— Start RECORDS PROVIDED —

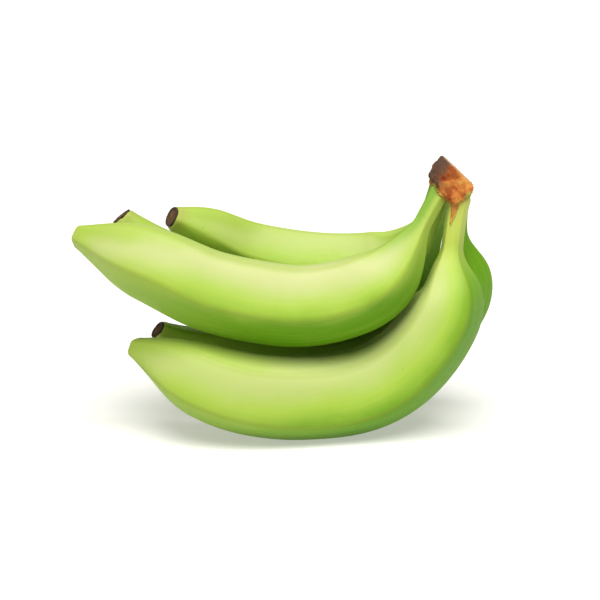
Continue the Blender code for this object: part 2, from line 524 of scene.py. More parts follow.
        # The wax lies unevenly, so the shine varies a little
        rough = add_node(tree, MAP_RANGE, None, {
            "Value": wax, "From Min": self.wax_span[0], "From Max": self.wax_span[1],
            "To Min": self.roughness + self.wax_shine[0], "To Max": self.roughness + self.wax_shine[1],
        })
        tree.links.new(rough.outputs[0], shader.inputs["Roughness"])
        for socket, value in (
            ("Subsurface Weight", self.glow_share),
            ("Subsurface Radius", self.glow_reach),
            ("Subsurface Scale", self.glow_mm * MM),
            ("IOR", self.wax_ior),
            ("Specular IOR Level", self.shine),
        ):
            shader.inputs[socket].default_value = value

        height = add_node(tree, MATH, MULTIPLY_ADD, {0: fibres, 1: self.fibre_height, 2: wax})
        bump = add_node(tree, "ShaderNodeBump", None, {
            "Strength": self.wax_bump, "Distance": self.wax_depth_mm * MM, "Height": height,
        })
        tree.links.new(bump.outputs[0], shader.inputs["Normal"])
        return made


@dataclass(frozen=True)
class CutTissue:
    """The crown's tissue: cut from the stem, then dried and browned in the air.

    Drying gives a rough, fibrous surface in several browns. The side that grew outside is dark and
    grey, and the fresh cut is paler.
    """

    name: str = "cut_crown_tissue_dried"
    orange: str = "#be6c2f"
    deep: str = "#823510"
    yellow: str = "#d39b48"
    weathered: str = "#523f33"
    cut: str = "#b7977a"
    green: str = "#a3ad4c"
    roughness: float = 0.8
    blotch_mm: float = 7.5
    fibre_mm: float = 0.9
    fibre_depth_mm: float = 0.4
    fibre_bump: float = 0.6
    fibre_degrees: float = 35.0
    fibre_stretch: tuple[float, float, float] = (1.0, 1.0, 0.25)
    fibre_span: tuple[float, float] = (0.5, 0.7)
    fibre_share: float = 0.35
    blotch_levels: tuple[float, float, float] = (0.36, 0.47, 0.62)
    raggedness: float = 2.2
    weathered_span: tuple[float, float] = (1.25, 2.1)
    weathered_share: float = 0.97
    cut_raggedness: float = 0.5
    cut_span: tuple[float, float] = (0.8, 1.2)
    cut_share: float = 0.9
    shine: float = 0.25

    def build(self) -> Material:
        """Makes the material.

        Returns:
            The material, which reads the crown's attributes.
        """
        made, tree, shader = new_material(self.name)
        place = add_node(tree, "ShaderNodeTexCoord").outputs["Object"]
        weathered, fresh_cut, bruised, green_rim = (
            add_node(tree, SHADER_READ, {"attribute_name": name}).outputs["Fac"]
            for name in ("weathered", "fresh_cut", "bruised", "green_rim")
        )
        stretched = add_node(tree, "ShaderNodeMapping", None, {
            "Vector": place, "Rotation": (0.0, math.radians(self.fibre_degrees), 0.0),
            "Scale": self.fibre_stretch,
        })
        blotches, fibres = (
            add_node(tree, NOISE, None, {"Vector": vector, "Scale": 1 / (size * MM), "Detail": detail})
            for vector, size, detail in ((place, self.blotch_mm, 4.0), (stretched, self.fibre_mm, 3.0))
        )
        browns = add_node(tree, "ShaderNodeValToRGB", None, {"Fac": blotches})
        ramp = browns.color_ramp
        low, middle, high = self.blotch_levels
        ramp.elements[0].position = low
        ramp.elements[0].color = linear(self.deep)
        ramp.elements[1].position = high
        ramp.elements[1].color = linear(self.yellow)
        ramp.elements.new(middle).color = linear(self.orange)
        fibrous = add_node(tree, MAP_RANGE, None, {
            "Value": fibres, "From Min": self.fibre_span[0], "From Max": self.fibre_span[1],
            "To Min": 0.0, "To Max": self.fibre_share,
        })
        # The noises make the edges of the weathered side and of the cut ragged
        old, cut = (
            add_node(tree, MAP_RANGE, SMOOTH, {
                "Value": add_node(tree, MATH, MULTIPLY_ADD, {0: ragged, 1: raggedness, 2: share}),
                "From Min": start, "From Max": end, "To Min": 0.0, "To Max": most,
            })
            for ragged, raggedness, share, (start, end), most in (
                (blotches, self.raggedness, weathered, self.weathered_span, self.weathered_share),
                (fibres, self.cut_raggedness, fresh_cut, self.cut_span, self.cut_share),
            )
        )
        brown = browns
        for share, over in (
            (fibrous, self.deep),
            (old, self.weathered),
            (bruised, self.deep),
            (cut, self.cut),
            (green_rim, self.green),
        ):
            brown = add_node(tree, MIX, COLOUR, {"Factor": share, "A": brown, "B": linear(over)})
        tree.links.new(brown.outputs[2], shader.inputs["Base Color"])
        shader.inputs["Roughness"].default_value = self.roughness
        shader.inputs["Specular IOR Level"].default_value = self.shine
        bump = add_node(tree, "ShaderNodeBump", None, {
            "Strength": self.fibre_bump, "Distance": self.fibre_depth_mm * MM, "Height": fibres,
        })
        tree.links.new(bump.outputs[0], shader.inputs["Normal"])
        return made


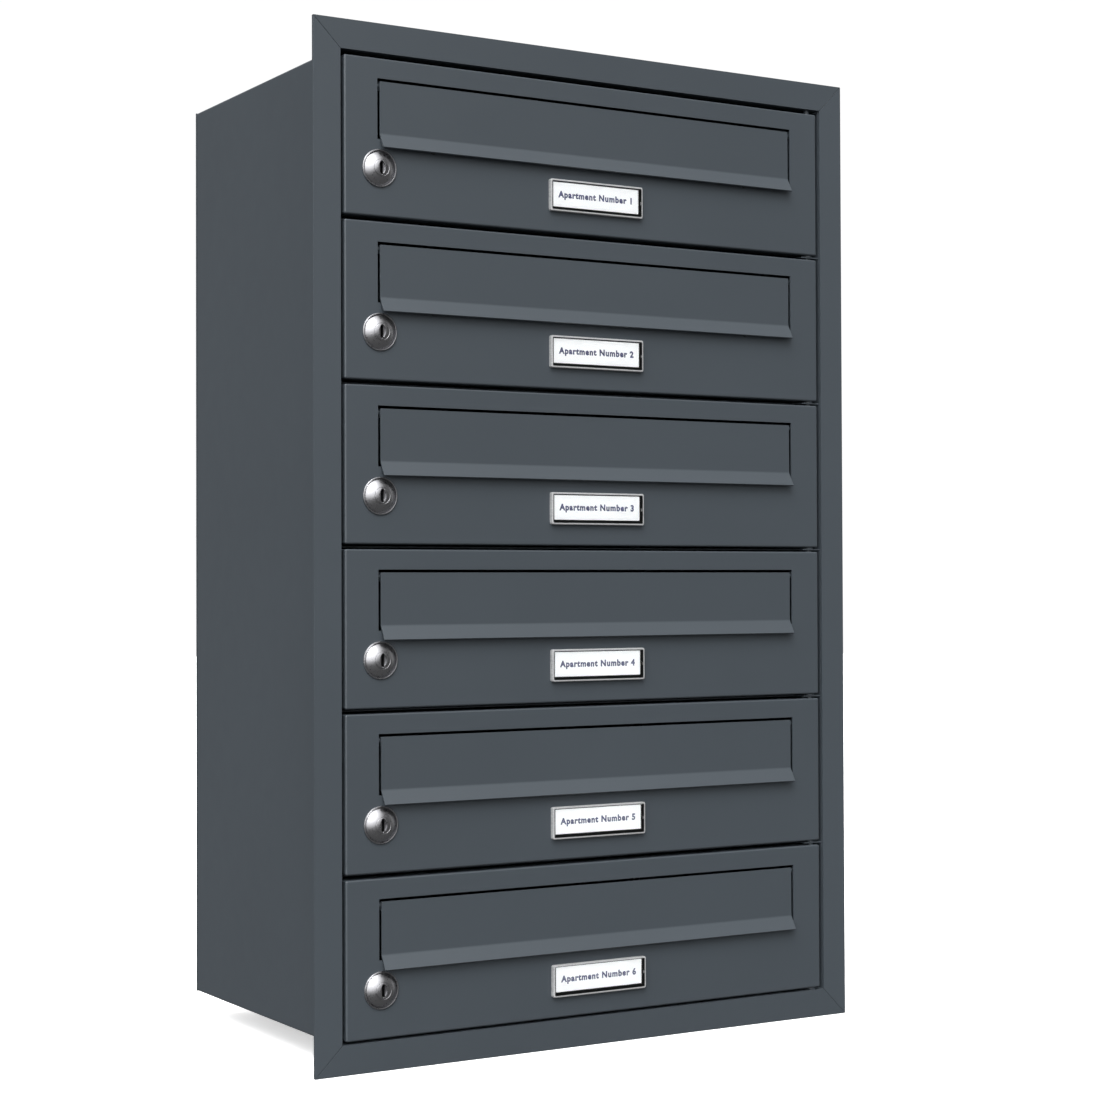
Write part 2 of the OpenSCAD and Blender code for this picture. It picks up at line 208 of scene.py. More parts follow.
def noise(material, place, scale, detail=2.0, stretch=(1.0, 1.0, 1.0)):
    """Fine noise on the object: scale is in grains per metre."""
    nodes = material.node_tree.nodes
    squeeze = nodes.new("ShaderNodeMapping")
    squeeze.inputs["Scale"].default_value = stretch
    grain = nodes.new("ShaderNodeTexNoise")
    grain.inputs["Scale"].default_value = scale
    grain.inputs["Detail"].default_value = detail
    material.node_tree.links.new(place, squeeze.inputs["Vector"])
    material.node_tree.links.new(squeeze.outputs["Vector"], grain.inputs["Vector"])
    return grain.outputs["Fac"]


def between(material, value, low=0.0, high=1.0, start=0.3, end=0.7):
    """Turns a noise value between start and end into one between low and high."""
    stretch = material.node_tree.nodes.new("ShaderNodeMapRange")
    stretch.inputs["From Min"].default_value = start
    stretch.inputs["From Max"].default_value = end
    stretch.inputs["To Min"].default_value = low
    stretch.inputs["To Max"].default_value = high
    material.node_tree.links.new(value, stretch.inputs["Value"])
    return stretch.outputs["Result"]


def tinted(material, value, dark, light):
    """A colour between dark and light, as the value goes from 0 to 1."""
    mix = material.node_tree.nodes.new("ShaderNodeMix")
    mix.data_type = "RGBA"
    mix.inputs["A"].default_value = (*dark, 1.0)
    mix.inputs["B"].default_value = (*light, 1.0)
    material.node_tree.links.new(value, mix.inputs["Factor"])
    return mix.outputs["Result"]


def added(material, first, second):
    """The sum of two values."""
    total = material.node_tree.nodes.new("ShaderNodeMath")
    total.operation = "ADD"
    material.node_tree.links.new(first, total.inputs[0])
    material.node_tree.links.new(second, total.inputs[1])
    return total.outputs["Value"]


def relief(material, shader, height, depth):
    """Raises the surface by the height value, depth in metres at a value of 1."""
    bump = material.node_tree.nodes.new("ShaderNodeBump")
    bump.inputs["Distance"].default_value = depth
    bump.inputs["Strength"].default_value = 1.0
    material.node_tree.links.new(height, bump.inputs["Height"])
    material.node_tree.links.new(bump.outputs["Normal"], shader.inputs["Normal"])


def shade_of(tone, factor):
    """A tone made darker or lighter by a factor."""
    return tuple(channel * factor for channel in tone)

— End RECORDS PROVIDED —

● TASK
Extract all of the material exactly as it is written.

● THE OUTPUT
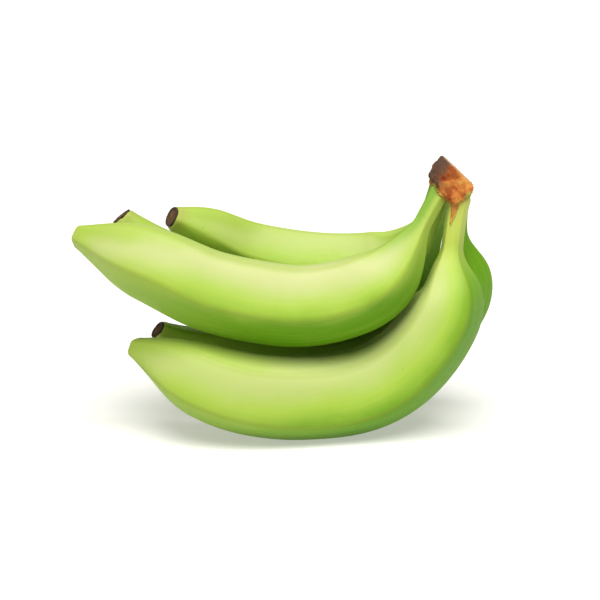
Continue the Blender code for this object: part 2, from line 524 of scene.py. More parts follow.
        # The wax lies unevenly, so the shine varies a little
        rough = add_node(tree, MAP_RANGE, None, {
            "Value": wax, "From Min": self.wax_span[0], "From Max": self.wax_span[1],
            "To Min": self.roughness + self.wax_shine[0], "To Max": self.roughness + self.wax_shine[1],
        })
        tree.links.new(rough.outputs[0], shader.inputs["Roughness"])
        for socket, value in (
            ("Subsurface Weight", self.glow_share),
            ("Subsurface Radius", self.glow_reach),
            ("Subsurface Scale", self.glow_mm * MM),
            ("IOR", self.wax_ior),
            ("Specular IOR Level", self.shine),
        ):
            shader.inputs[socket].default_value = value

        height = add_node(tree, MATH, MULTIPLY_ADD, {0: fibres, 1: self.fibre_height, 2: wax})
        bump = add_node(tree, "ShaderNodeBump", None, {
            "Strength": self.wax_bump, "Distance": self.wax_depth_mm * MM, "Height": height,
        })
        tree.links.new(bump.outputs[0], shader.inputs["Normal"])
        return made


@dataclass(frozen=True)
class CutTissue:
    """The crown's tissue: cut from the stem, then dried and browned in the air.

    Drying gives a rough, fibrous surface in several browns. The side that grew outside is dark and
    grey, and the fresh cut is paler.
    """

    name: str = "cut_crown_tissue_dried"
    orange: str = "#be6c2f"
    deep: str = "#823510"
    yellow: str = "#d39b48"
    weathered: str = "#523f33"
    cut: str = "#b7977a"
    green: str = "#a3ad4c"
    roughness: float = 0.8
    blotch_mm: float = 7.5
    fibre_mm: float = 0.9
    fibre_depth_mm: float = 0.4
    fibre_bump: float = 0.6
    fibre_degrees: float = 35.0
    fibre_stretch: tuple[float, float, float] = (1.0, 1.0, 0.25)
    fibre_span: tuple[float, float] = (0.5, 0.7)
    fibre_share: float = 0.35
    blotch_levels: tuple[float, float, float] = (0.36, 0.47, 0.62)
    raggedness: float = 2.2
    weathered_span: tuple[float, float] = (1.25, 2.1)
    weathered_share: float = 0.97
    cut_raggedness: float = 0.5
    cut_span: tuple[float, float] = (0.8, 1.2)
    cut_share: float = 0.9
    shine: float = 0.25

    def build(self) -> Material:
        """Makes the material.

        Returns:
            The material, which reads the crown's attributes.
        """
        made, tree, shader = new_material(self.name)
        place = add_node(tree, "ShaderNodeTexCoord").outputs["Object"]
        weathered, fresh_cut, bruised, green_rim = (
            add_node(tree, SHADER_READ, {"attribute_name": name}).outputs["Fac"]
            for name in ("weathered", "fresh_cut", "bruised", "green_rim")
        )
        stretched = add_node(tree, "ShaderNodeMapping", None, {
            "Vector": place, "Rotation": (0.0, math.radians(self.fibre_degrees), 0.0),
            "Scale": self.fibre_stretch,
        })
        blotches, fibres = (
            add_node(tree, NOISE, None, {"Vector": vector, "Scale": 1 / (size * MM), "Detail": detail})
            for vector, size, detail in ((place, self.blotch_mm, 4.0), (stretched, self.fibre_mm, 3.0))
        )
        browns = add_node(tree, "ShaderNodeValToRGB", None, {"Fac": blotches})
        ramp = browns.color_ramp
        low, middle, high = self.blotch_levels
        ramp.elements[0].position = low
        ramp.elements[0].color = linear(self.deep)
        ramp.elements[1].position = high
        ramp.elements[1].color = linear(self.yellow)
        ramp.elements.new(middle).color = linear(self.orange)
        fibrous = add_node(tree, MAP_RANGE, None, {
            "Value": fibres, "From Min": self.fibre_span[0], "From Max": self.fibre_span[1],
            "To Min": 0.0, "To Max": self.fibre_share,
        })
        # The noises make the edges of the weathered side and of the cut ragged
        old, cut = (
            add_node(tree, MAP_RANGE, SMOOTH, {
                "Value": add_node(tree, MATH, MULTIPLY_ADD, {0: ragged, 1: raggedness, 2: share}),
                "From Min": start, "From Max": end, "To Min": 0.0, "To Max": most,
            })
            for ragged, raggedness, share, (start, end), most in (
                (blotches, self.raggedness, weathered, self.weathered_span, self.weathered_share),
                (fibres, self.cut_raggedness, fresh_cut, self.cut_span, self.cut_share),
            )
        )
        brown = browns
        for share, over in (
            (fibrous, self.deep),
            (old, self.weathered),
            (bruised, self.deep),
            (cut, self.cut),
            (green_rim, self.green),
        ):
            brown = add_node(tree, MIX, COLOUR, {"Factor": share, "A": brown, "B": linear(over)})
        tree.links.new(brown.outputs[2], shader.inputs["Base Color"])
        shader.inputs["Roughness"].default_value = self.roughness
        shader.inputs["Specular IOR Level"].default_value = self.shine
        bump = add_node(tree, "ShaderNodeBump", None, {
            "Strength": self.fibre_bump, "Distance": self.fibre_depth_mm * MM, "Height": fibres,
        })
        tree.links.new(bump.outputs[0], shader.inputs["Normal"])
        return made


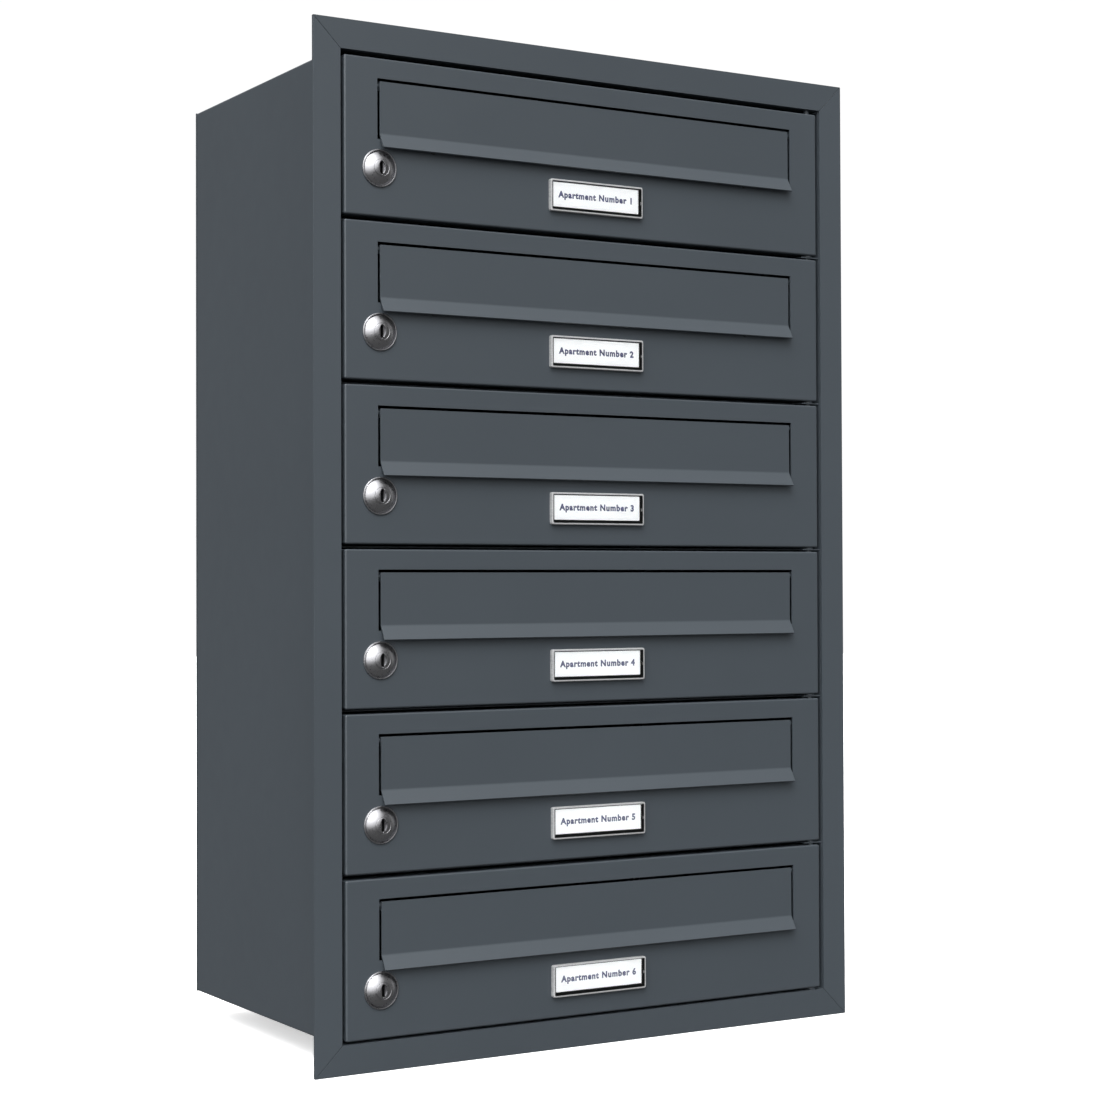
Write part 2 of the OpenSCAD and Blender code for this picture. It picks up at line 208 of scene.py. More parts follow.
def noise(material, place, scale, detail=2.0, stretch=(1.0, 1.0, 1.0)):
    """Fine noise on the object: scale is in grains per metre."""
    nodes = material.node_tree.nodes
    squeeze = nodes.new("ShaderNodeMapping")
    squeeze.inputs["Scale"].default_value = stretch
    grain = nodes.new("ShaderNodeTexNoise")
    grain.inputs["Scale"].default_value = scale
    grain.inputs["Detail"].default_value = detail
    material.node_tree.links.new(place, squeeze.inputs["Vector"])
    material.node_tree.links.new(squeeze.outputs["Vector"], grain.inputs["Vector"])
    return grain.outputs["Fac"]


def between(material, value, low=0.0, high=1.0, start=0.3, end=0.7):
    """Turns a noise value between start and end into one between low and high."""
    stretch = material.node_tree.nodes.new("ShaderNodeMapRange")
    stretch.inputs["From Min"].default_value = start
    stretch.inputs["From Max"].default_value = end
    stretch.inputs["To Min"].default_value = low
    stretch.inputs["To Max"].default_value = high
    material.node_tree.links.new(value, stretch.inputs["Value"])
    return stretch.outputs["Result"]


def tinted(material, value, dark, light):
    """A colour between dark and light, as the value goes from 0 to 1."""
    mix = material.node_tree.nodes.new("ShaderNodeMix")
    mix.data_type = "RGBA"
    mix.inputs["A"].default_value = (*dark, 1.0)
    mix.inputs["B"].default_value = (*light, 1.0)
    material.node_tree.links.new(value, mix.inputs["Factor"])
    return mix.outputs["Result"]


def added(material, first, second):
    """The sum of two values."""
    total = material.node_tree.nodes.new("ShaderNodeMath")
    total.operation = "ADD"
    material.node_tree.links.new(first, total.inputs[0])
    material.node_tree.links.new(second, total.inputs[1])
    return total.outputs["Value"]


def relief(material, shader, height, depth):
    """Raises the surface by the height value, depth in metres at a value of 1."""
    bump = material.node_tree.nodes.new("ShaderNodeBump")
    bump.inputs["Distance"].default_value = depth
    bump.inputs["Strength"].default_value = 1.0
    material.node_tree.links.new(height, bump.inputs["Height"])
    material.node_tree.links.new(bump.outputs["Normal"], shader.inputs["Normal"])


def shade_of(tone, factor):
    """A tone made darker or lighter by a factor."""
    return tuple(channel * factor for channel in tone)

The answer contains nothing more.